#### REQUIRED WORK:
Below is a listing. Quote from it, exactly, the lines from the one containing "const r = BOW + open - close;" down to the one containing "for node in", both ends included, and nothing else.

#### DATA EXCERPT:
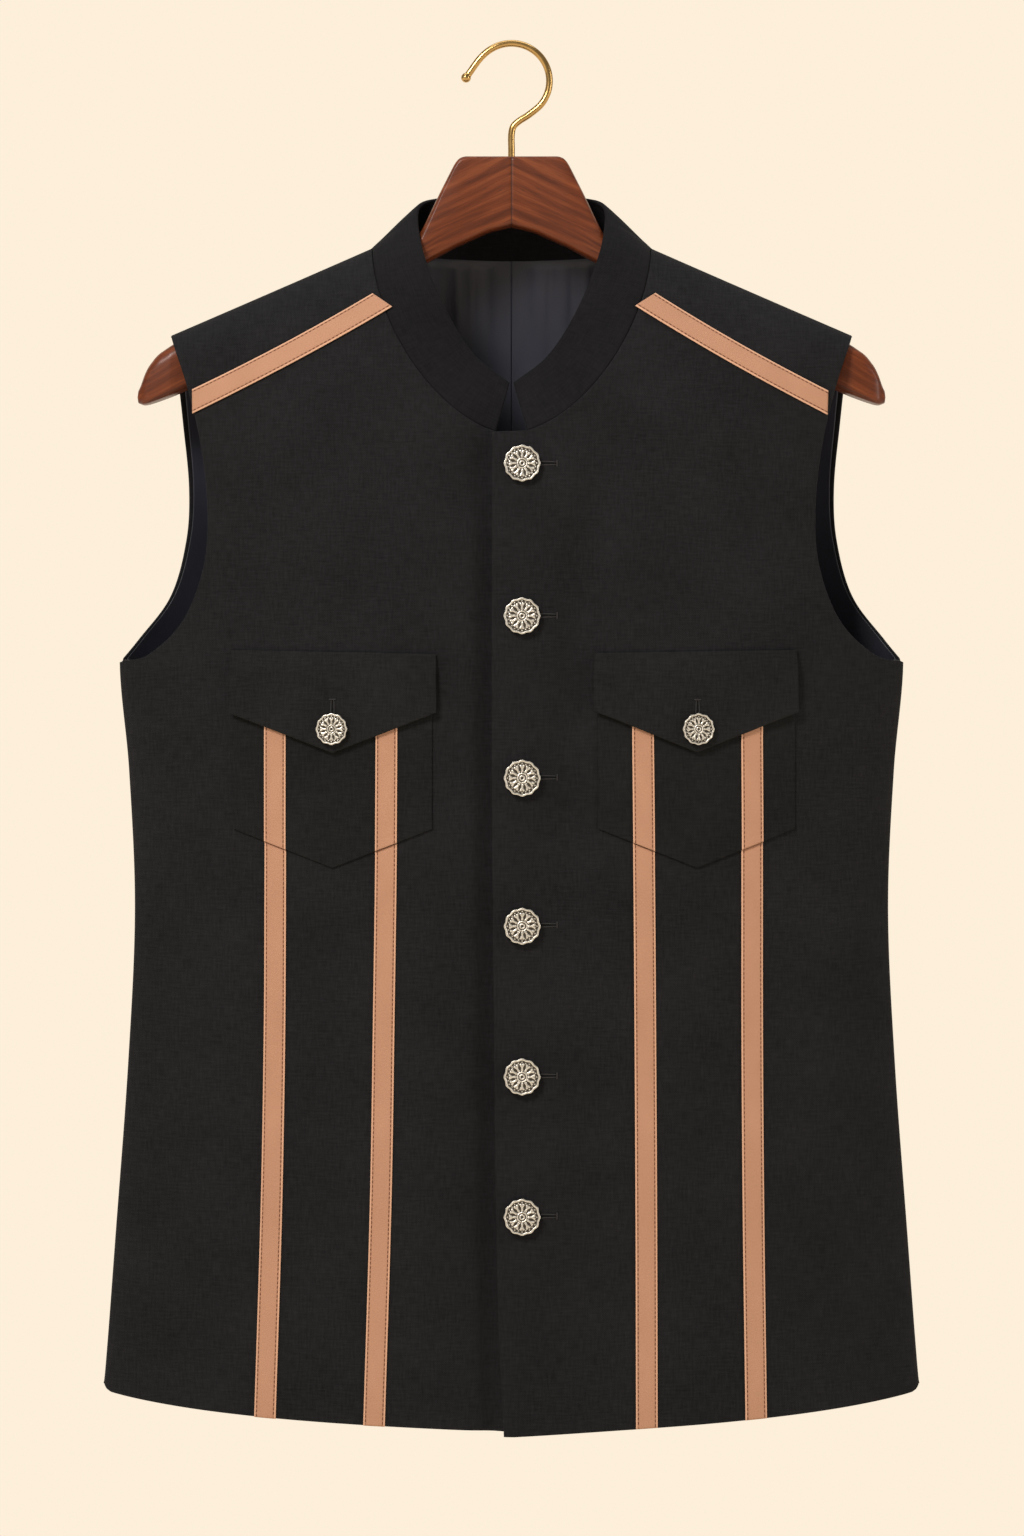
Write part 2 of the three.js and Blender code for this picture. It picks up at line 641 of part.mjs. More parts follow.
const tapeX = (tape, z) => {
  const rows = Object.entries(TAPE_HEIGHTS).map(([key, height]) => ({ z: height, x: tape[key] }));
  return through(rows, "z", "x", z);
};
const TAPE_TOP = -388; // the pocket tapes start under the flap
for (const tape of TAPES) {
  const pocket = POCKETS.find((p) => p.side === tape.side);
  const panel = FRONTS.find((f) => f.side === tape.side);
  const across = (s, z) => tapeX(tape, z) + (s - 0.5) * TAPE_WIDTH;
  patch(
    `tape_pocket_${tape.name}`,
    tape.side,
    (s, t) => {
      const z = mix(TAPE_TOP, pocketEdgeZ(pocket, across(s, TAPE_HEIGHTS.waist)), t);
      return { x: across(s, z), z };
    },
    [1, 5],
    () => POCKET_TAPE_LIFT,
    TAPE_WALL,
    TAPE,
  );
  patch(
    `tape_${tape.name}`,
    tape.side,
    (s, t) => {
      const start = pocketEdgeZ(pocket, across(s, TAPE_HEIGHTS.waist)) - SEAM;
      const z = mix(start, hemZ(across(s, TAPE_HEIGHTS.hem), panel.hem) + SEAM, t);
      return { x: across(s, z), z };
    },
    [1, 14],
    () => POCKET_LIFT,
    TAPE_WALL,
    TAPE,
  );
}

const YOKE_LIFT = 0.8;
for (const y of YOKE_TAPES) {
  const slope = Math.atan2(y.z1 - y.z0, y.x1 - y.x0);
  const lean = { x: Math.sin(slope) * TAPE_WIDTH, z: -Math.cos(slope) * TAPE_WIDTH };
  const endLean = 0.45; // the ends follow the neck seam and the armhole, not the tape's own square
  patch(
    `tape_yoke_${y.name}`,
    y.side,
    (s, t) => {
      const off = t - 0.5;
      const cut = (1 - 2 * s) * endLean * TAPE_WIDTH * off * -1;
      return {
        x: mix(y.x0, y.x1, s) + lean.x * off + cut,
        z: mix(y.z0, y.z1, s) + lean.z * off - y.sag * 4 * s * (1 - s) + cut * Math.tan(slope),
      };
    },
    [8, 1],
    () => YOKE_LIFT,
    TAPE_WALL,
    TAPE,
  );
}

// ---------- buttons ----------
// A disc with a lobed rim and a bevelled face, joined to the shank behind it. It faces -Y at the origin, with
// the shank's foot at y = 0.
function buttonGeometry(b) {
  const count = b.lobes * 3;
  const shape = new THREE.Shape(
    Array.from({ length: count }, (_, i) => {
      const angle = (2 * Math.PI * i) / count;
      const r = b.radius - b.lobe * (1 - Math.cos(b.lobes * angle));
      return new THREE.Vector2(r * Math.sin(angle), r * Math.cos(angle));
    }),
  );
  const disc = new THREE.ExtrudeGeometry(shape, { depth: b.thick, bevelEnabled: false });
  disc.rotateX(Math.PI / 2).translate(0, -b.shank, 0);
  const shank = new THREE.CylinderGeometry(2, 2, b.shank + 1, 12);
  shank.translate(0, -(b.shank + 1) / 2, 0);
  return toGeometry(toManifold(disc).add(toManifold(shank)));
}

function placeButton(name, geometry, panel, x, z, lift) {
  const foot = onFront(panel, x, z, lift);
  const away = onFront(panel, x, z, lift + 1).sub(foot);
  const mesh = add(name, geometry.clone(), SILVER);
  mesh.quaternion.setFromUnitVectors(new THREE.Vector3(0, -1, 0), away.normalize());
  mesh.position.copy(foot);
}
const frontButton = buttonGeometry(BUTTON);
BUTTON_HEIGHTS.forEach((z, i) => placeButton(`button_${i + 1}`, frontButton, FRONTS[0], BUTTON.x, z, SEAM));
const pocketButton = buttonGeometry(POCKET_BUTTON);
for (const f of FRONTS) {
  const name = f.side > 0 ? "left" : "right";
  const lift = FLAP_LIFT + FLAP_WALL + SEAM;
  placeButton(`button_flap_${name}`, pocketButton, f, POCKET_BUTTON_X[name] * f.side, POCKET_BUTTON.z, lift);
}

// ---------- hanger ----------
// Rings of twelve points at each x: the upper edge is rounded more than the lower one.
function hangerRing(row, x) {
  const y = ridgeY(Math.min(Math.abs(x), TIP.x));
  const { top, low, half, round } = row;
  const profile = [
    [half, (top + low) / 2],
    [half, top - round * 0.9],
    [half - round * 0.3, top - round * 0.3],
    [half - round * 0.7, top],
    [-half + round * 0.7, top],
    [-half + round * 0.3, top - round * 0.3],
    [-half, top - round * 0.9],
    [-half, (top + low) / 2],
    [-half, low + Math.min(HANGER_LOW_ROUND, round)],
    [-half + Math.min(HANGER_LOW_ROUND, round), low],
    [half - Math.min(HANGER_LOW_ROUND, round), low],
    [half, low + Math.min(HANGER_LOW_ROUND, round)],
  ];
  return profile.map(([dy, z]) => new THREE.Vector3(x, y + dy, z));
}
function hangerGeometry() {
  const rings = [
    ...HANGER.slice(1).reverse().map((row) => hangerRing(row, -row.x)),
    ...HANGER.map((row) => hangerRing(row, row.x)),
  ];
  const size = rings[0].length;
  const points = rings.flat();
  const faces = [];
  for (let r = 0; r < rings.length - 1; r += 1)
    for (let c = 0; c < size; c += 1) {
      const a = r * size + c;
      const b = r * size + ((c + 1) % size);
      faces.push(a, b, b + size, a, b + size, a + size);
    }
  const end = (rings.length - 1) * size;
  for (let c = 1; c < size - 1; c += 1) {
    faces.push(0, c + 1, c);
    faces.push(end, end + c, end + c + 1);
  }
  return closedGeometry(points, faces);
}

const stemFoot = HANGER[0].top - STEM_DEPTH;
const bore = new THREE.CylinderGeometry(WIRE + STEM_CLEAR, WIRE + STEM_CLEAR, STEM_DEPTH + 10, 16);
bore.rotateX(Math.PI / 2).translate(0, ridgeY(0), stemFoot - 1 + (STEM_DEPTH + 10) / 2);
add("hanger", toGeometry(toManifold(hangerGeometry()).subtract(toManifold(bore))), WALNUT);

// ---------- hook ----------
// The bow is a circle that opens a little at its free end and closes a little towards the stem.
function hookPath() {
  const points = [];
  const steps = 22;
  const free = 174;
  const foot = -42;
  for (let i = 0; i <= steps; i += 1) {
    const angle = mix(free, foot, i / steps);
    const open = Math.max((angle - 90) / (free - 90), 0) ** 6 * 4;
    const close = Math.max((90 - angle) / 135, 0) ** 2 * 1.7;
    const r = BOW + open - close;
    const a = (angle * Math.PI) / 180;
    points.push([r * Math.cos(a), WIRE - BOW + r * Math.sin(a)]);
  }
  points.push([10, -41.9], [4.8, -45.2], [1.2, -48.6], [0, -53.5], [0, -62], [0, -75], [0, stemFoot]);
  return new THREE.CatmullRomCurve3(points.map(([x, z]) => new THREE.Vector3(x, ridgeY(0), z)));
}
function hookGeometry() {
  const path = hookPath();
  const circle = new THREE.Shape(
    Array.from({ length: 8 }, (_, i) => {
      const angle = (Math.PI * (i + 0.5)) / 4;
      return new THREE.Vector2(WIRE * Math.cos(angle), WIRE * Math.sin(angle));
    }),
  );
  const wire = new THREE.ExtrudeGeometry(circle, { steps: 40, extrudePath: path, bevelEnabled: false });
  const ball = new THREE.SphereGeometry(BALL, 12, 8);
  const end = path.getPoint(0);
  ball.translate(end.x, end.y, end.z);
  return toGeometry(toManifold(wire).add(toManifold(ball)));
}
add("hook", hookGeometry(), BRASS);

export default jacket;
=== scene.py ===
"""A sleeveless stand-collar jacket, buttoned, on a wooden hanger with a brass hook.

The cloth has the form of its CAD solids: level sections of the body, blended with the curve in which cloth
hangs from the shoulder ridge, and pushed in and out by soft folds. Lengths in the tables and in the form
functions are millimetres; put() turns them into metres.
"""

import math

import bpy
import numpy as np
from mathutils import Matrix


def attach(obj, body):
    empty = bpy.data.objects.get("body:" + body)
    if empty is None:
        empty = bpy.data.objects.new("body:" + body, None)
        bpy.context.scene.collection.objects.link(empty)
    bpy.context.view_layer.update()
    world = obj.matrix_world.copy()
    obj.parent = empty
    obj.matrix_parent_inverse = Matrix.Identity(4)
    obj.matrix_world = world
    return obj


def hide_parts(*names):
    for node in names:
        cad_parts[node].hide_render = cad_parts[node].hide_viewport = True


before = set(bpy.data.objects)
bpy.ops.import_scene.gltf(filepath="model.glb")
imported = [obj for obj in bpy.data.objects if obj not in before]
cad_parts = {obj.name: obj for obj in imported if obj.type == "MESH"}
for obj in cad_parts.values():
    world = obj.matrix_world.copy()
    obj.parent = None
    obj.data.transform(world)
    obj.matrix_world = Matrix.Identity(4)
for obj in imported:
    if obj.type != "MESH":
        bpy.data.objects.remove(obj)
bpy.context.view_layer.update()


def columns(names, *rows):
    """A short table, as a dictionary of its named columns."""
    return dict(zip(names.split(), np.array(rows, float).T))


# ---------- the body ----------
LEVELS = columns(
    "z half front back",
    (-90, 239.8, 62, 55),
    (-375.5, 239.4, 64, 57),
    (-440, 233.8, 63, 54),
    (-525, 230.2, 61, 50),
    (-618, 234.2, 59, 50),
    (-730, 242.4, 60, 53),
    (-850, 251.2, 63, 57),
)
SIDE_POWER, SIDE_ROUND = 2.4, 1.5
RIDGE_RADIUS, RIDGE_FORWARD, RIDGE_FADE = 18, 12, 70
NECK_X, NECK_Z = 85, -123
TIP_X, TIP_Z = 207, -177
FRONT_DROP, FRONT_NECK_POWER, FRONT_NECK_START = 116, 1.7, 9.5
BACK_DROP = 4
HEM_SIDE, HEM_LINEAR, HEM_STEEP, HEM_BACK = -819, 14, 8, 14
HEM_CORNER = 5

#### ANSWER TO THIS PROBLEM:
    const r = BOW + open - close;
    const a = (angle * Math.PI) / 180;
    points.push([r * Math.cos(a), WIRE - BOW + r * Math.sin(a)]);
  }
  points.push([10, -41.9], [4.8, -45.2], [1.2, -48.6], [0, -53.5], [0, -62], [0, -75], [0, stemFoot]);
  return new THREE.CatmullRomCurve3(points.map(([x, z]) => new THREE.Vector3(x, ridgeY(0), z)));
}
function hookGeometry() {
  const path = hookPath();
  const circle = new THREE.Shape(
    Array.from({ length: 8 }, (_, i) => {
      const angle = (Math.PI * (i + 0.5)) / 4;
      return new THREE.Vector2(WIRE * Math.cos(angle), WIRE * Math.sin(angle));
    }),
  );
  const wire = new THREE.ExtrudeGeometry(circle, { steps: 40, extrudePath: path, bevelEnabled: false });
  const ball = new THREE.SphereGeometry(BALL, 12, 8);
  const end = path.getPoint(0);
  ball.translate(end.x, end.y, end.z);
  return toGeometry(toManifold(wire).add(toManifold(ball)));
}
add("hook", hookGeometry(), BRASS);

export default jacket;
=== scene.py ===
"""A sleeveless stand-collar jacket, buttoned, on a wooden hanger with a brass hook.

The cloth has the form of its CAD solids: level sections of the body, blended with the curve in which cloth
hangs from the shoulder ridge, and pushed in and out by soft folds. Lengths in the tables and in the form
functions are millimetres; put() turns them into metres.
"""

import math

import bpy
import numpy as np
from mathutils import Matrix


def attach(obj, body):
    empty = bpy.data.objects.get("body:" + body)
    if empty is None:
        empty = bpy.data.objects.new("body:" + body, None)
        bpy.context.scene.collection.objects.link(empty)
    bpy.context.view_layer.update()
    world = obj.matrix_world.copy()
    obj.parent = empty
    obj.matrix_parent_inverse = Matrix.Identity(4)
    obj.matrix_world = world
    return obj


def hide_parts(*names):
    for node in names:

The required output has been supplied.